Volodin’s latest album with the Mariinsky label was Prokofiev’s Piano Concerto No.4, conducted by Gergiev. Recording for Challenge Classics, Volodin’s disc of solo Rachmaninov works was released in 2013. He also recorded a solo album of Schumann, Ravel and Scriabin, and his earlier Chopin disc won a Choc de Classica and was awarded five stars by Diapason.

A regular artist at festivals, Volodin has performed at Kaposvár International Chamber Music Festival, Festival Les nuits du Château de la Moutte, Variations Musicales de Tannay, Bad Kissingen Sommer Festival, La Roque d’Anthéron, Les Rencontres Musicales d'Évian, Festival La Folle Journée, The White Nights Festival in St Petersburg, St. Magnus International Festival and the Moscow Easter Festival.

Born in 1977 in Leningrad, Alexei Volodin studied at Moscow’s Gnessin Academy and later with Eliso Virsaladze at the Moscow Conservatoire. In 2001, he continued his studies at the International Piano Academy Lake Como and gained international recognition following his victory at the International Géza Anda Competition in Zürich in 2003.

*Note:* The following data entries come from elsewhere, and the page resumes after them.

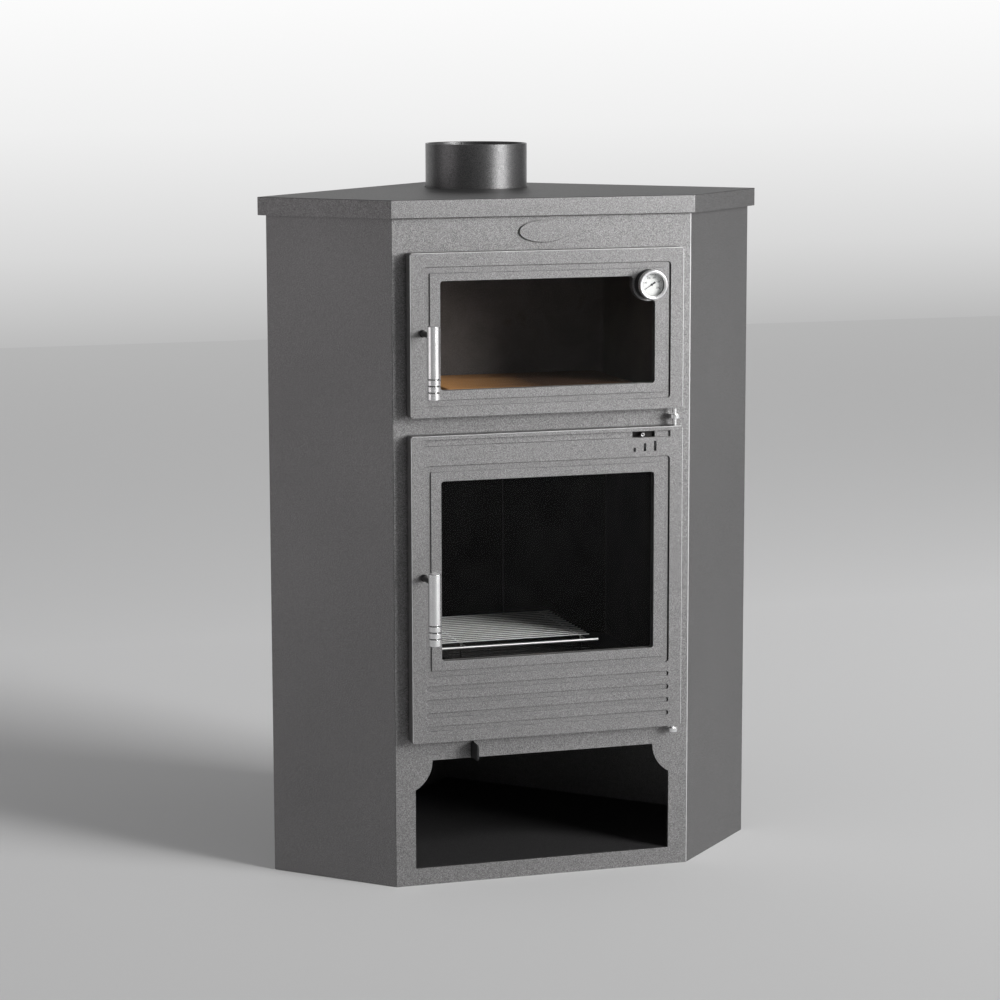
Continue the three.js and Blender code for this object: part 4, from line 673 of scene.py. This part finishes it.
# %% [markdown]
# ## Turned parts
# The flue collar, the grips, the stems, the hinge pins and the thermometer are round. Each is drawn as half
# of its section, a few points of radius and height, and spun once round its axis. Then the doubles are
# merged, the normals are set outwards, and a narrow bevel rounds the corners of the section.

# %% Spin a section into a round part
def put(work, verts, place, turn):
    bmesh.ops.transform(work, matrix=Matrix.Translation(place) @ turn, verts=verts)


def spin_section(section, centre, axis, steps):
    work = bmesh.new()
    points = [work.verts.new((radius, 0, rise)) for radius, rise in section]
    lines = [work.edges.new(pair) for pair in zip(points, points[1:])]
    bmesh.ops.spin(
        work, geom=points + lines, cent=(0, 0, 0), axis=(0, 0, 1), angle=math.tau, steps=steps,
        use_merge=True,
    )
    bmesh.ops.remove_doubles(work, verts=work.verts, dist=WELD)
    turn = UPWARDS.rotation_difference(axis).to_matrix().to_4x4()
    put(work, work.verts, centre, turn)
    bmesh.ops.recalc_face_normals(work, faces=work.faces)
    return work


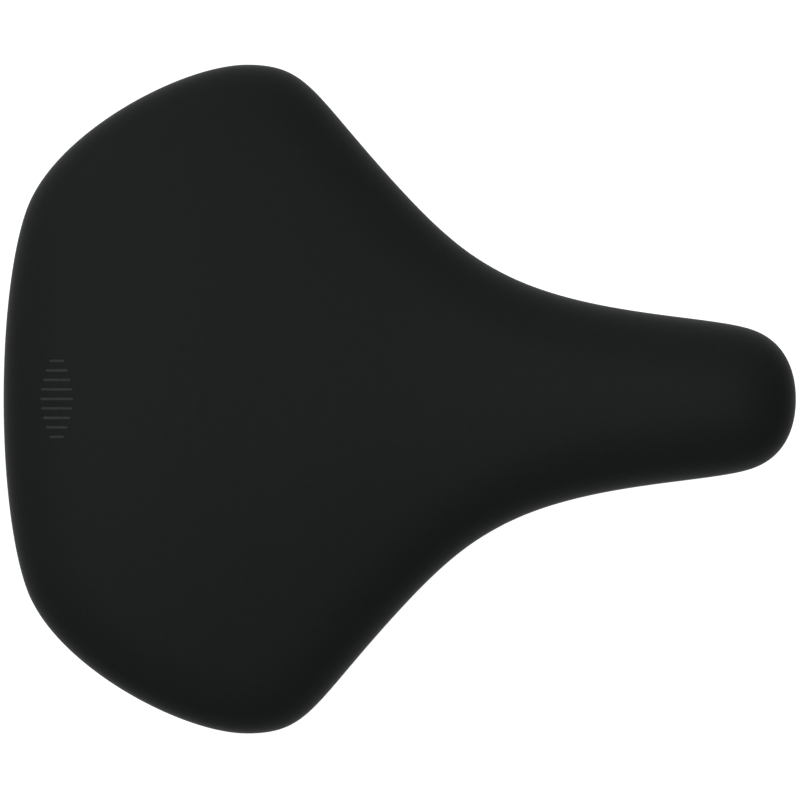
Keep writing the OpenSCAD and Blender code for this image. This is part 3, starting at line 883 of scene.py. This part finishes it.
def make_print(cover):
    """A generic row of rounded bars, printed near the middle of the rear edge."""
    skin = cover.evaluated_get(bpy.context.evaluated_depsgraph_get()).to_mesh()
    tree = BVHTree.FromPolygons([v.co for v in skin.vertices], [p.vertices for p in skin.polygons])
    bm = bmesh.new()
    for k in range(BARS):
        y = (k - (BARS - 1) / 2) * BAR_PITCH
        printed_bar(bm, tree, y, BAR_SHORT + BAR_GROW * sin(pi * (k + 0.5) / BARS))
    from_bmesh("rear_print", bm, "seat_top", INK)


def printed_bar(bm, tree, y, long, steps=16):
    """A thin bar with rounded ends that follows the cover's surface."""
    rings = []
    for i in range(steps + 1):
        along = -cos(pi * i / steps)
        into_end = max(abs(along) * long / 2 - (long - BAR_WIDE) / 2, 0)
        half = max((BAR_WIDE**2 / 4 - into_end**2), 0) ** 0.5 + 0.00002
        ring = []
        for share, lift in ((-1, -0.5), (-0.8, 0.9), (0, 1), (0.8, 0.9), (1, -0.5)):
            place = Vector((PRINT_MIDDLE + along * long / 2, y + share * half, 0.2))
            hit = tree.ray_cast(place, Vector((0, 0, -1)))[0]
            ring.append(bm.verts.new((place.x, place.y, hit.z + lift * PRINT_LIFT)))
        rings.append(ring)
    join_rings(bm, rings)
    bm.faces.new(rings[0][::-1])
    bm.faces.new(rings[-1])


# ---------------------------------------------------------------------------
# Springs and their cups
# ---------------------------------------------------------------------------

WIRE = 0.0045
TURNS = 5.25
STEPS_A_TURN = 48
CUP_FLANGE = 0.0025
CLOSED_PITCH = WIRE * 1.02
PITCH_EASE = 0.04       # how gently the open turns start and end
PROUD_SIDE, PROUD_TOP = 0.00007, 0.00017   # how far the round wire passes its faceted CAD solid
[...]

Alexei Volodin is an exclusive Steinway artist.



Reviews

He is a marvelous artist, who peels away layers of meaning and expression in everything he plays, hooked to a fabulously discreet virtuosity.
— Classical Source
Volodin is the kind of pianist that could only be grown in Russia: a virtuoso who loves to show his muscle, but plays full of passion in the slow passages. And he’s a pianist who knows what the word cantabile means with Rachmaninov: echoing the solemn singing of Orthodox Church music.
— NRC Handelsblad, Joep Stapel & Merlijn Kerkhof
His sensitive approach to the Allegretto revealed an extremely delicate and clear touch that veiled the difficulty of the score.
— Le Républicain Lorrain, Georges Masson
Wonderfully mercurial…Volodin’s fluent and apparently effortless pianism, matched by the alert accompaniment from Gergiev and his superb orchestra, make a most convincing case for this unjustly neglected work.
— HR Audio, Graham Williams
Approach[es] the fast movements with mercurial wit and dazzling clarity of fingerwork…allow[s] Prokofiev’s natural lyricism to come to the fore in the slow movement.
— BBC Music Magazine, Erik Levi
Alexei Volodin’s performance of the Fourth was superbly controlled and beautifully subtle.
— The Guardian, Tim Ashley
But the highlight of the evening came in the first half, when the Russian pianist Alexei Volodin was the soloist in Brahms’s Second Piano Concerto. I was astonished by the way in which Volodin combined Russian full-bloodedness with subtlety and deep-listening control of texture in this most-demanding, intellectually and virtuosically, of concertos. It was among the finest specimens of concerto-playing I have heard from the NSO, as the players and soloist made their parts integrate with one another, turn corners impeccably, and shade the discourse between parts. Volodin’s physical efforts were palpable but even stronger was the sense that magisterial mental and physical control were serving musical imagination and insight.
— The Irish Times, Martin Adams
To hear him slowly open the valves of Chopin’s poetry, aerate Schubert’s lyricism and launch Schumann’s fantasies makes you aware of his layered artistry… Everything in this programme was thoroughly considered, but such is the intelligence of his approach his audience rapport never sounded calculated…his transformation of Schubert’s intricate decorative passages that acquire a life of their own was masterly. Just as admirable was the control and tact with which he discerned the difference between the up-front and explicit Schubert and music much more shadowy and recessive… The Third of the set, the ​‘Rosamunde’ variations in B flat, confirmed Volodin’s affinity for Schubert in playing of formidable perception, expressive tonal range and superb delicacy.